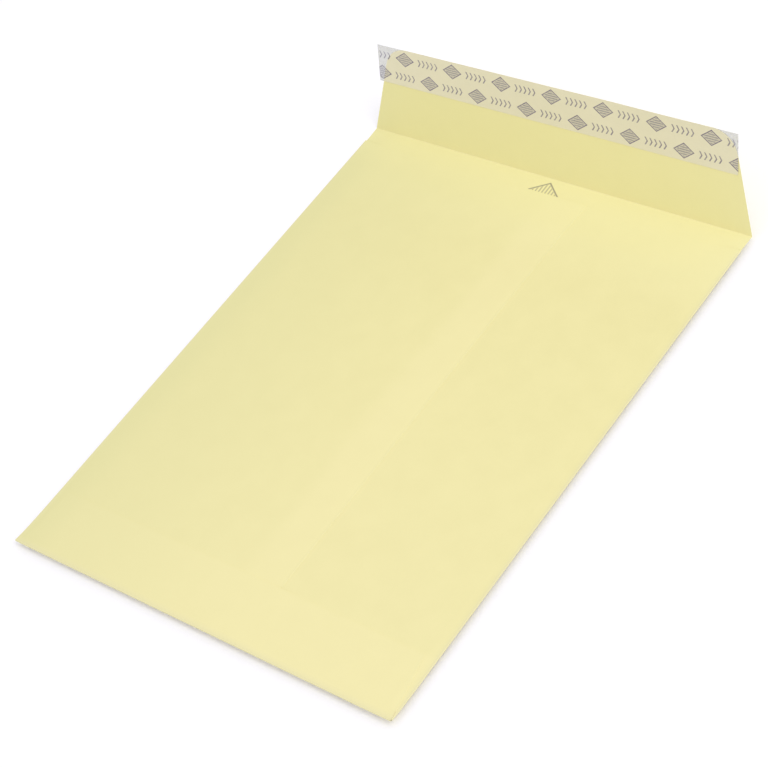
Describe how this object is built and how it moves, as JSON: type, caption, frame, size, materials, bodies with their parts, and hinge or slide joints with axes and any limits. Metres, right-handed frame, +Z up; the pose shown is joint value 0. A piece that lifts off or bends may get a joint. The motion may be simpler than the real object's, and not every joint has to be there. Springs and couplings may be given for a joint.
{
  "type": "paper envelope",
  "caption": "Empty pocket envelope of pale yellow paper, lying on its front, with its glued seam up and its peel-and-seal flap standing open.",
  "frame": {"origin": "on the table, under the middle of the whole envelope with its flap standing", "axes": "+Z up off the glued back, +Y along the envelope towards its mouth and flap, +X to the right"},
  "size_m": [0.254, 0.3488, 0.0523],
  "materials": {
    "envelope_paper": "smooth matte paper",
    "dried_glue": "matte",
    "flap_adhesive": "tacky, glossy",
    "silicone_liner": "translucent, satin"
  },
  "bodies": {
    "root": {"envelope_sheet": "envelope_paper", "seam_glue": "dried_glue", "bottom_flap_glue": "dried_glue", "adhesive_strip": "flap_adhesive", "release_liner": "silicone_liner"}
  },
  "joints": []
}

* * *

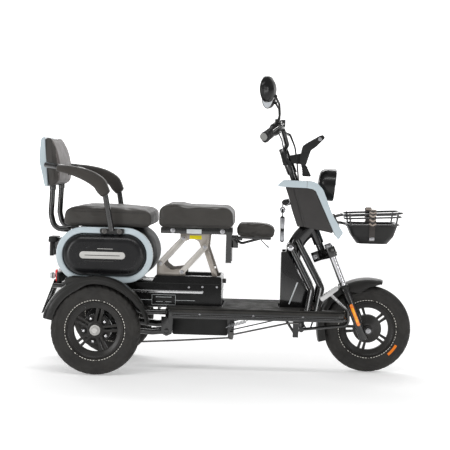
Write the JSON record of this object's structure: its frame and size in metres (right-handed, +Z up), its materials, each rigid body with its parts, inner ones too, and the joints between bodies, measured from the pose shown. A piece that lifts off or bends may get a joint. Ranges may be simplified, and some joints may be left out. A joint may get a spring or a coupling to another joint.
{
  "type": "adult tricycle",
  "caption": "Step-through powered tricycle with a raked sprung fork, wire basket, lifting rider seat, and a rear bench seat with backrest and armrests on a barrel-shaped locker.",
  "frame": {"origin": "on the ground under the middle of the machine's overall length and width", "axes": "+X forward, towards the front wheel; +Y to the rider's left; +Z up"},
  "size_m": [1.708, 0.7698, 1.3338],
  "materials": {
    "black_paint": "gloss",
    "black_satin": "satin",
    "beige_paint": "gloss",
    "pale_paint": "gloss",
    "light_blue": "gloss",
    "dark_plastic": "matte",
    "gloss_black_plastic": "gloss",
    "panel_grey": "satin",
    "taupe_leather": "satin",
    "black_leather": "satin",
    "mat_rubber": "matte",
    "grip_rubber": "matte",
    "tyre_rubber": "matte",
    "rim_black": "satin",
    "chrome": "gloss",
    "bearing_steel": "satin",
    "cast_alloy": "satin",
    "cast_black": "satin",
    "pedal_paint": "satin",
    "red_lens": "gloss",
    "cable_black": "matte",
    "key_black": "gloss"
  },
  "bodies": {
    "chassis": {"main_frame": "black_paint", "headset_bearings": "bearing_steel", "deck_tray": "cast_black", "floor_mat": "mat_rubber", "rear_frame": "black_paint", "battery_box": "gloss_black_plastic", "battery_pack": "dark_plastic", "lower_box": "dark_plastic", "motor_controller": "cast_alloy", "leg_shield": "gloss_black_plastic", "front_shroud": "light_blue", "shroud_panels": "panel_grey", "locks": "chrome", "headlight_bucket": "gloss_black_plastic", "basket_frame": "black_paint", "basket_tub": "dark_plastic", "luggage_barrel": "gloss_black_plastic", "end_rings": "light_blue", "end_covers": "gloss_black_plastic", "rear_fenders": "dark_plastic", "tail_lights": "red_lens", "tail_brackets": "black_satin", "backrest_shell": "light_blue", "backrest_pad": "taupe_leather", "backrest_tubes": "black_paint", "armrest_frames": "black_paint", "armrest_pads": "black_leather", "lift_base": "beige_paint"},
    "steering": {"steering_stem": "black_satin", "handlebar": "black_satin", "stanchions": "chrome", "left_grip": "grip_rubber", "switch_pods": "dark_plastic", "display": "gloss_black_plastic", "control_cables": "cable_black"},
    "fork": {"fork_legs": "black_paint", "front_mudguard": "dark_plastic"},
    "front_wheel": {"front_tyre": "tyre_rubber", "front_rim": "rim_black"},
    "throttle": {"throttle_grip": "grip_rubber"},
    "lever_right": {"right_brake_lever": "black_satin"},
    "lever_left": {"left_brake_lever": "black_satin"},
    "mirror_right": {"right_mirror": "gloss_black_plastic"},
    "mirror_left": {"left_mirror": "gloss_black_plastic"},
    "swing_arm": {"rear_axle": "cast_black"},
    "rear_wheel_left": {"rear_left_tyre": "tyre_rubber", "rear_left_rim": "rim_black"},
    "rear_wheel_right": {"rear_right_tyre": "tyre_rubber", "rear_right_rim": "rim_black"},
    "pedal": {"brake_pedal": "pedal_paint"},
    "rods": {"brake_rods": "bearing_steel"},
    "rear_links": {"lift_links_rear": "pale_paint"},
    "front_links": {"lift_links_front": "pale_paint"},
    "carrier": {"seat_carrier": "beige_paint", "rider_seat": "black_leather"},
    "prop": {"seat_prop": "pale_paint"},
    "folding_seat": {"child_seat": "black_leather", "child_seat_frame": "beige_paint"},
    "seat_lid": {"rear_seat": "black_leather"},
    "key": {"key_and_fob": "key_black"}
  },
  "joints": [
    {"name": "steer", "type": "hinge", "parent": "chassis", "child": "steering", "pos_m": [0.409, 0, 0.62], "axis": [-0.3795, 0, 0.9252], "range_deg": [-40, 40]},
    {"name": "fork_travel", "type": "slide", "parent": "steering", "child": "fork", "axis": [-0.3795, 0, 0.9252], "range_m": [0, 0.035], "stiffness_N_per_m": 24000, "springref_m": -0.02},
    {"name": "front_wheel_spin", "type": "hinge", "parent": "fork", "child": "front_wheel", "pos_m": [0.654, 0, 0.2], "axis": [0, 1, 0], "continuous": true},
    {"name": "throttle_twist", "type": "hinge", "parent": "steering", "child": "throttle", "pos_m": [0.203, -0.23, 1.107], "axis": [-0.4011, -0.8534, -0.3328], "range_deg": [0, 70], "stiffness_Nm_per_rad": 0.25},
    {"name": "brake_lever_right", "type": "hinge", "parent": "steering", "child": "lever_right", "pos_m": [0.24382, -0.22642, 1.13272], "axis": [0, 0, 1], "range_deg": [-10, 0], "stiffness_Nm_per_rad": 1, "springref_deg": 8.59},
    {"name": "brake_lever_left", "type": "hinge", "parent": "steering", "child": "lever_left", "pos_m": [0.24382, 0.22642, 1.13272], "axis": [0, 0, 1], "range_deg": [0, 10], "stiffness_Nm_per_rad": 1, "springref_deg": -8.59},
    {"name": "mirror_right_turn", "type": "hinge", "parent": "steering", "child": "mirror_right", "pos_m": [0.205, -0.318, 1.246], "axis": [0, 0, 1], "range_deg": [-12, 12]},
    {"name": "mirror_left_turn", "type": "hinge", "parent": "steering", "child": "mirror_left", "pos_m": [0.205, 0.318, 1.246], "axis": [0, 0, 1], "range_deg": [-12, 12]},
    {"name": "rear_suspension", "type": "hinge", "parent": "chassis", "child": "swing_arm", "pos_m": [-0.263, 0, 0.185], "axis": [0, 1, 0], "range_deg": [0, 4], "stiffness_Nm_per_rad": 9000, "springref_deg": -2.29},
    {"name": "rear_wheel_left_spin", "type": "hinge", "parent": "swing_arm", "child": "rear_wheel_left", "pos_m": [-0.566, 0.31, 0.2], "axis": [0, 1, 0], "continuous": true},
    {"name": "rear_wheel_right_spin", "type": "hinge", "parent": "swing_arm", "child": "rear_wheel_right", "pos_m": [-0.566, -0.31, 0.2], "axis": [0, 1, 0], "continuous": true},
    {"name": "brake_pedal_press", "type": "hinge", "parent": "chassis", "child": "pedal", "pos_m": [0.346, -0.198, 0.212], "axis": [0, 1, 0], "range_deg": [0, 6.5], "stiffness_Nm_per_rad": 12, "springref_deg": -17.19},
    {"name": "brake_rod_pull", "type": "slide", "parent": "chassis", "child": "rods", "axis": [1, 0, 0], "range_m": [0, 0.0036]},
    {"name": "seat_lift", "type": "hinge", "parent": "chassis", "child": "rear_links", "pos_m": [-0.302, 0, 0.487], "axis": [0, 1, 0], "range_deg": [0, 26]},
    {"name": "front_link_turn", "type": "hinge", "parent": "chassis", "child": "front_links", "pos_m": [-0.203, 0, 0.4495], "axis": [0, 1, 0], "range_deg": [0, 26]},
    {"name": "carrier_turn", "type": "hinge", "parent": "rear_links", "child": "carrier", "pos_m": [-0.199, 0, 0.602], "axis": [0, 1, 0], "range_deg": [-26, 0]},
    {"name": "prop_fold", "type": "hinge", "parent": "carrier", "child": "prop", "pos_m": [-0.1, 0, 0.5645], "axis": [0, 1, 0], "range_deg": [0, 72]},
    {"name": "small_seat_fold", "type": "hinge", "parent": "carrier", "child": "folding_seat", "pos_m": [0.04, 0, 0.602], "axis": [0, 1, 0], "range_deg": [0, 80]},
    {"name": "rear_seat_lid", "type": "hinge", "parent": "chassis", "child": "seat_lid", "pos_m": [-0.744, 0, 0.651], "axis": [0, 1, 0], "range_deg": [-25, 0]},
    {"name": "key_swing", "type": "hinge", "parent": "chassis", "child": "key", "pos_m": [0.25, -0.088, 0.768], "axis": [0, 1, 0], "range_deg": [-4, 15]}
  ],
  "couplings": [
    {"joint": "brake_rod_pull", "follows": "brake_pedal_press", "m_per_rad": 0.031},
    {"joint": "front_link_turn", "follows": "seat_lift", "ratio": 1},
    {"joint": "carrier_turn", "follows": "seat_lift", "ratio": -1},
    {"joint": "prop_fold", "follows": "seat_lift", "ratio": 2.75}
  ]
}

> AIM:
Copy out every line of the data that includes the word "lifts".

> WRITTEN SOLUTION:
Describe how this object is built and how it moves, as JSON: type, caption, frame, size, materials, bodies with their parts, and hinge or slide joints with axes and any limits. Metres, right-handed frame, +Z up; the pose shown is joint value 0. A piece that lifts off or bends may get a joint. The motion may be simpler than the real object's, and not every joint has to be there. Springs and couplings may be given for a joint.
Write the JSON record of this object's structure: its frame and size in metres (right-handed, +Z up), its materials, each rigid body with its parts, inner ones too, and the joints between bodies, measured from the pose shown. A piece that lifts off or bends may get a joint. Ranges may be simplified, and some joints may be left out. A joint may get a spring or a coupling to another joint.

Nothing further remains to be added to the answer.